One of the most misunderstood aspects of Section 74 is the requirement of proving actual loss. The Supreme Court in ONGC v. Saw Pipes clarified that the phrase “whether or not actual damage or loss is proved” means that a plaintiff is not always required to prove actual loss to claim reasonable compensation. However, the court also held that where loss is capable of proof (e.g., a simple sale of goods where market rates are available), a party may be expected to adduce some evidence. In cases of delay in construction, supply of specialised goods, or IP infringement, courts are more willing to enforce the pre‑agreed sum without detailed evidence.
The burden of proving that the clause is a penalty or that the stipulated sum is unreasonable lies on the party who committed the breach. This shift in onus is a significant advantage for the non‑breaching party and encourages parties to include well‑drafted liquidated damages clauses.

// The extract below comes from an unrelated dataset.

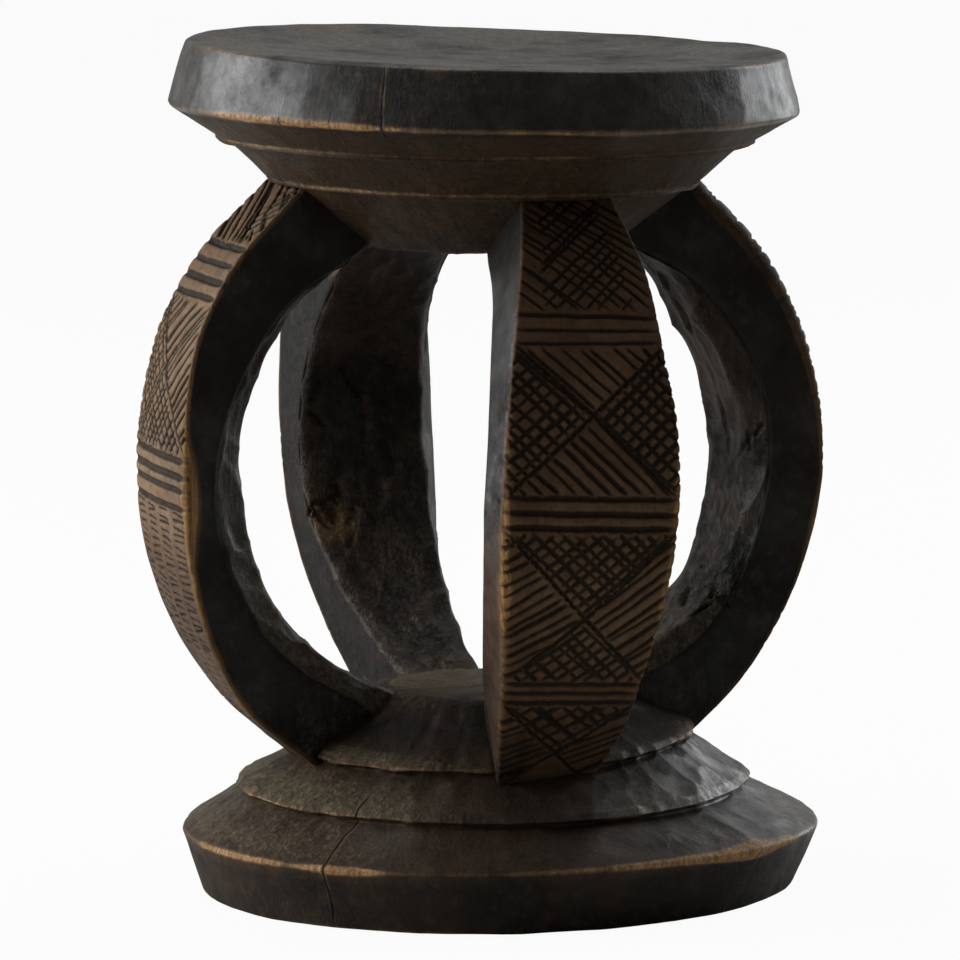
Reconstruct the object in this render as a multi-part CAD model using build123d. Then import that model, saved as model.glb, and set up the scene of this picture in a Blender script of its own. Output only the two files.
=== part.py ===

If you are the party drafting the contract, include a recital or background note stating: “The parties acknowledge that the loss arising from delay in completion is difficult to quantify accurately and that the liquidated damages set out herein represent a genuine pre‑estimate of probable loss.” This strengthens the clause against a penalty challenge.
Do not use a blanket clause covering “any breach”. Specify which obligations (e.g., timely delivery, confidentiality, performance milestones) trigger liquidated damages.
Use a percentage of contract value per week/month (e.g., 0.5% per week, up to a maximum of 10% of the contract price). Avoid flat sums unless justified by a clear rationale.
Set a maximum liability for liquidated damages (e.g., 10% or 20% of the total contract value). This demonstrates reasonableness and is standard in commercial contracts.
Exempt cases of force majeure, acts of the other party, or events beyond the breaching party’s control. This protects against claims when the delay is not the breaching party’s fault.
Ensure consistency between the liquidated damages clause and the general limitation of liability clause, so that one does not contradict the other.